▸ **WORK TO BE COMPLETED**
Spot every line with the word "copy" and return it.

== == ==

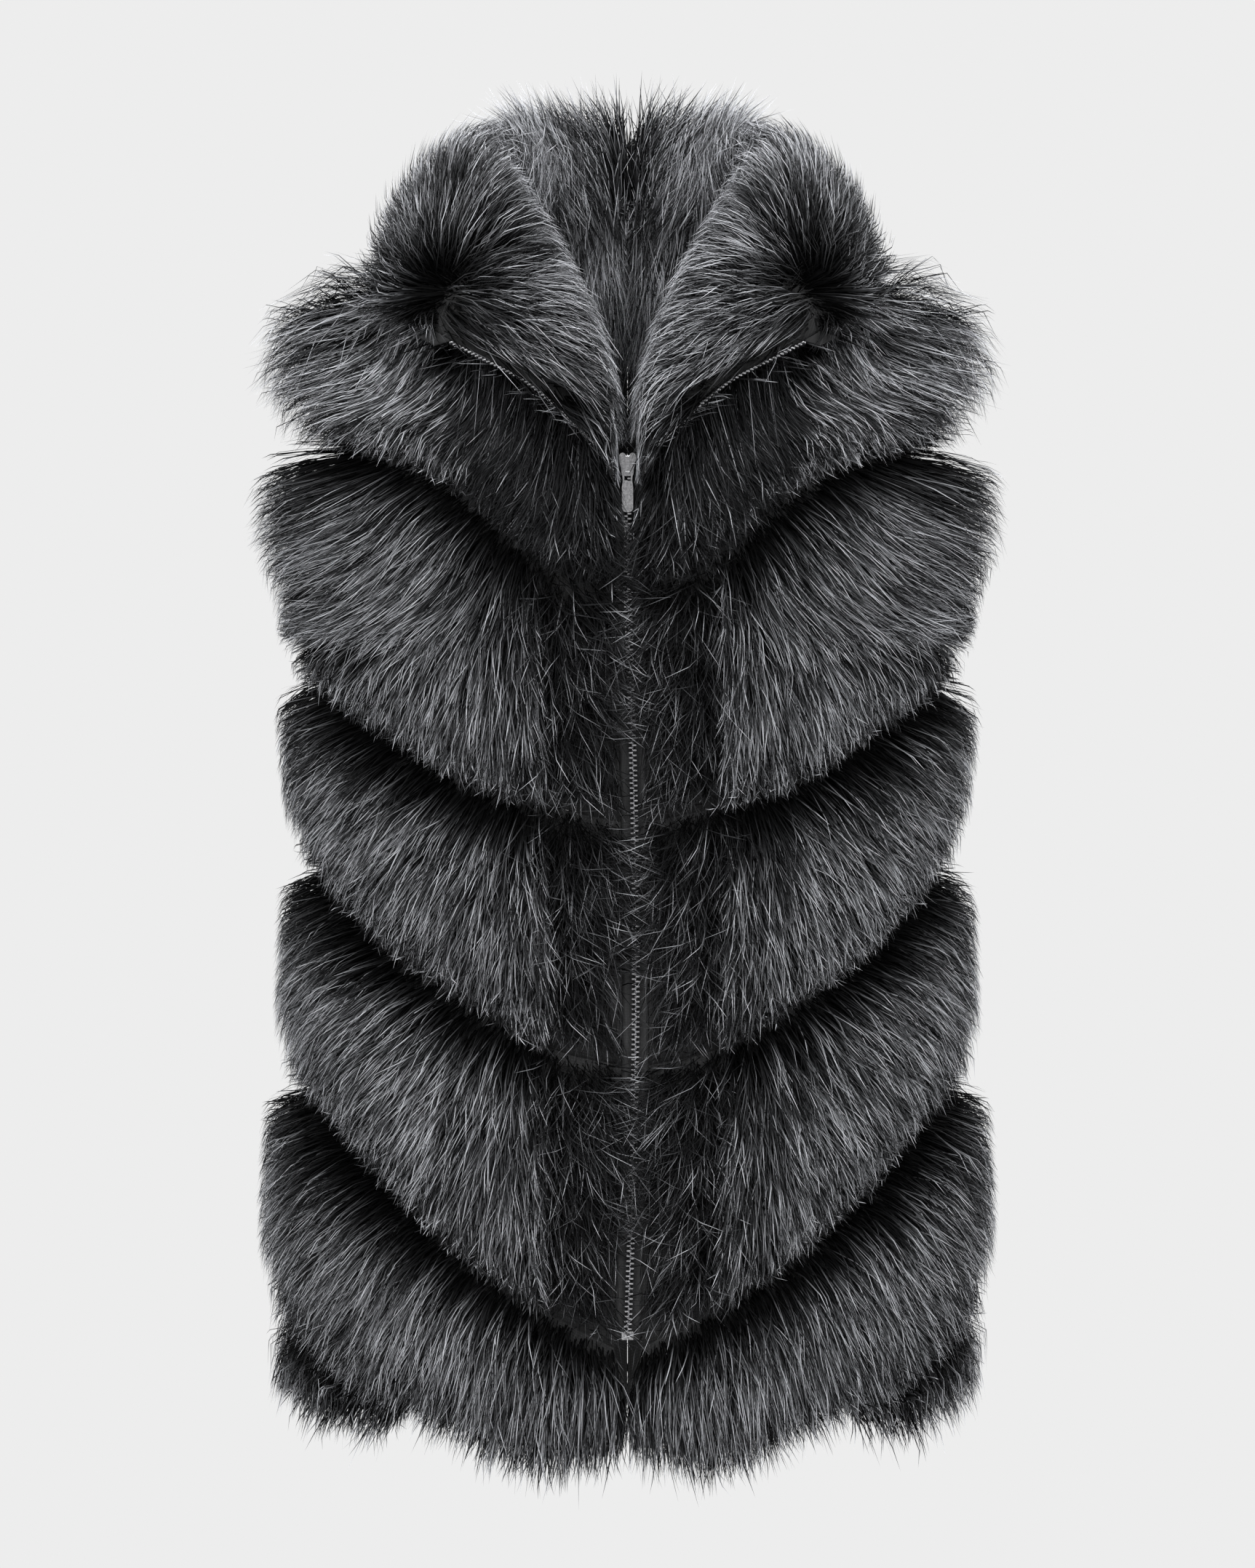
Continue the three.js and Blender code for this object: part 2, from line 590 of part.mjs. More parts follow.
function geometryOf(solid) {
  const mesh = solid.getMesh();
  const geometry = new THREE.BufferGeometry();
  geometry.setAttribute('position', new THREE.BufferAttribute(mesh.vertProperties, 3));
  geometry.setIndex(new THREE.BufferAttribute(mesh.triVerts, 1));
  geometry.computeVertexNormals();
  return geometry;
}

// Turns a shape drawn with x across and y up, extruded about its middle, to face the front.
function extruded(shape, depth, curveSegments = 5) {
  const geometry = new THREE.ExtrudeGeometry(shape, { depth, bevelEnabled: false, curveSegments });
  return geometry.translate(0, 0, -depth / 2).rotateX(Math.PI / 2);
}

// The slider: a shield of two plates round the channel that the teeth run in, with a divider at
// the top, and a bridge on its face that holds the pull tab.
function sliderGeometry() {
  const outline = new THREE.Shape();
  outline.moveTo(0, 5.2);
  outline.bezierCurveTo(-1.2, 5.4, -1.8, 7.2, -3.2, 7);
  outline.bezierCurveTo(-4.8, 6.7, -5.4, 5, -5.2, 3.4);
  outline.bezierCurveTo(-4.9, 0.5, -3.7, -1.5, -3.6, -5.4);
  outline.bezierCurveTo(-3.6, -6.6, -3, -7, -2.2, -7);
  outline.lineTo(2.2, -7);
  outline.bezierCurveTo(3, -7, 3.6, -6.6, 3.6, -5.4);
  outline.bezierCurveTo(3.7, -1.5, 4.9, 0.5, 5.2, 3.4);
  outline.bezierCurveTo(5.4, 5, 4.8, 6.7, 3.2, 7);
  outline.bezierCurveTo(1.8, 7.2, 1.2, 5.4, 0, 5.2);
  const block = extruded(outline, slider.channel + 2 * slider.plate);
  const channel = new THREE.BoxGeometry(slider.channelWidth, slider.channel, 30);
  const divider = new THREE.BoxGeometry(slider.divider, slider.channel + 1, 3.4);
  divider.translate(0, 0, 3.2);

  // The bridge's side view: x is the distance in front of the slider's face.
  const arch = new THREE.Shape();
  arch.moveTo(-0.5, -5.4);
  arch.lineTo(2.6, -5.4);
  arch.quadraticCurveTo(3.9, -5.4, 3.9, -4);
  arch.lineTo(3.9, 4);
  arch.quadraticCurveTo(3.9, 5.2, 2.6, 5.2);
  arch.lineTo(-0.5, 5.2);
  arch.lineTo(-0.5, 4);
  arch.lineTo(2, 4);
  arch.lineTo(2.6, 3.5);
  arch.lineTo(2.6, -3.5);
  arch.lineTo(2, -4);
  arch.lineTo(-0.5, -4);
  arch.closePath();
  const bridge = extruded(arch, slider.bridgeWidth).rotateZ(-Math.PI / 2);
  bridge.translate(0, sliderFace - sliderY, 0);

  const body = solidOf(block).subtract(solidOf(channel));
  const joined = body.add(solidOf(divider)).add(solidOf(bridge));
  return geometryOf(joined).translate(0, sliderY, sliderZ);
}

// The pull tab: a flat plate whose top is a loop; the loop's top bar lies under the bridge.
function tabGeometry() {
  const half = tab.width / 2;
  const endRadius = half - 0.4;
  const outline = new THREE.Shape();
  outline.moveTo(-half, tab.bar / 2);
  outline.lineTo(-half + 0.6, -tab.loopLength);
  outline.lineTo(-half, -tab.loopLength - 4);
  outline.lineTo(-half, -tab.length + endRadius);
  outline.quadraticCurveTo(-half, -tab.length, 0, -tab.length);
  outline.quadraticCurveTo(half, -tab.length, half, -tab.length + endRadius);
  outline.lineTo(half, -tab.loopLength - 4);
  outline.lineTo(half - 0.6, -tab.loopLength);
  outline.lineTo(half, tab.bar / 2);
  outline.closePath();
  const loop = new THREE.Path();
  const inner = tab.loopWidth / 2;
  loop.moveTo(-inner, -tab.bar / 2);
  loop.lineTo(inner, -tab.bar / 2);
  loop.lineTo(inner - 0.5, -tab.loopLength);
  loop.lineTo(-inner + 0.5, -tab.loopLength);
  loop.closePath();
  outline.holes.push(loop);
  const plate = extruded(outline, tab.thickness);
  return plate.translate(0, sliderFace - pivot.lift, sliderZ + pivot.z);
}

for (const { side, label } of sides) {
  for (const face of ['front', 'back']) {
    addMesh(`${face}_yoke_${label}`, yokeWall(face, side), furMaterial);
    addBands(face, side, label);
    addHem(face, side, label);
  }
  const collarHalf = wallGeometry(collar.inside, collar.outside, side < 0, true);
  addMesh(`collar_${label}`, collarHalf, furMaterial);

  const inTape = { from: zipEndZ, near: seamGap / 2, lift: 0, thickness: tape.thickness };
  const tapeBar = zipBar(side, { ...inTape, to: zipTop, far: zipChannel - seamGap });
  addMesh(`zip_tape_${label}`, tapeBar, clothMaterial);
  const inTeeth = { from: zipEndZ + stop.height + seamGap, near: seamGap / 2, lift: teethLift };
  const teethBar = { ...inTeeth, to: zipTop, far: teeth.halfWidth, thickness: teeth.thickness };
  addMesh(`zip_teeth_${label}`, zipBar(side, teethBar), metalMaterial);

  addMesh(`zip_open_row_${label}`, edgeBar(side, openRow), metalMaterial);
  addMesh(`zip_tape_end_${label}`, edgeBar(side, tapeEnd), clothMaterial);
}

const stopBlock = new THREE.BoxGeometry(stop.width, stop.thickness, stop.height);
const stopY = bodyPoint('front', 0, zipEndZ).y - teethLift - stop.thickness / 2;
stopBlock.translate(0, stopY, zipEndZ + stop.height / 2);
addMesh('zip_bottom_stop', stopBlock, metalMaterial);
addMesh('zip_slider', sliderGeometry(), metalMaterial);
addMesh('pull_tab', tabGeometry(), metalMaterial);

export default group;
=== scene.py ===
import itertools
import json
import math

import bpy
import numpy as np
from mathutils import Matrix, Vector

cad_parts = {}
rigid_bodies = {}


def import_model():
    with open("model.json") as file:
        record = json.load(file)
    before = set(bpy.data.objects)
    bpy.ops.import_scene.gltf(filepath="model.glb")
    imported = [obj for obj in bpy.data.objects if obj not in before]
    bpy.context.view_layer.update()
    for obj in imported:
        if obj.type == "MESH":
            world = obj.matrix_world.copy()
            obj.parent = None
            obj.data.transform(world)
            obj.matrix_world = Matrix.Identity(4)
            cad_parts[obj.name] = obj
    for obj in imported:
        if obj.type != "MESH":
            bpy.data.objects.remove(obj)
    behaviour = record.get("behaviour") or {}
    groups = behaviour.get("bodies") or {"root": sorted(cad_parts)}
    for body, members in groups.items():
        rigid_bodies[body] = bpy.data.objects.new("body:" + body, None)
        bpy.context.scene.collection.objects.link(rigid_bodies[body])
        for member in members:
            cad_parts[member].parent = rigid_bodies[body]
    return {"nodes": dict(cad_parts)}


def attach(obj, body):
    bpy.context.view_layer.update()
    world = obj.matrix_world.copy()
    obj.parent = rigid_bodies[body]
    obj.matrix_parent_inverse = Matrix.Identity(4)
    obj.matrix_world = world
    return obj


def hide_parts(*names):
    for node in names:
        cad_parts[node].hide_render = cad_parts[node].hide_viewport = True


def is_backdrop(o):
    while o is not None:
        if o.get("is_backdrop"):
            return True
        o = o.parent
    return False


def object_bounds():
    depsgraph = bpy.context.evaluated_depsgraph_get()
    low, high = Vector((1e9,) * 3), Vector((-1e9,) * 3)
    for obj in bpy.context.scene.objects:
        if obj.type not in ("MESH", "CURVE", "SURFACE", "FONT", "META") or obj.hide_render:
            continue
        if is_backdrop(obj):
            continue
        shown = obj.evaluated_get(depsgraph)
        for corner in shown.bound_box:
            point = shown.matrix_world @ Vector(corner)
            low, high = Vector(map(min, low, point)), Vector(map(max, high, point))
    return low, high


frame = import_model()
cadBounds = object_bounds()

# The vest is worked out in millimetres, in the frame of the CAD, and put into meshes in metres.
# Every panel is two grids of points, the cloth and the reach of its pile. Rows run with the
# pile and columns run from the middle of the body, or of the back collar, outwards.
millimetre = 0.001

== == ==

▸ **EXERCISE RESULT**
            world = obj.matrix_world.copy()
    world = obj.matrix_world.copy()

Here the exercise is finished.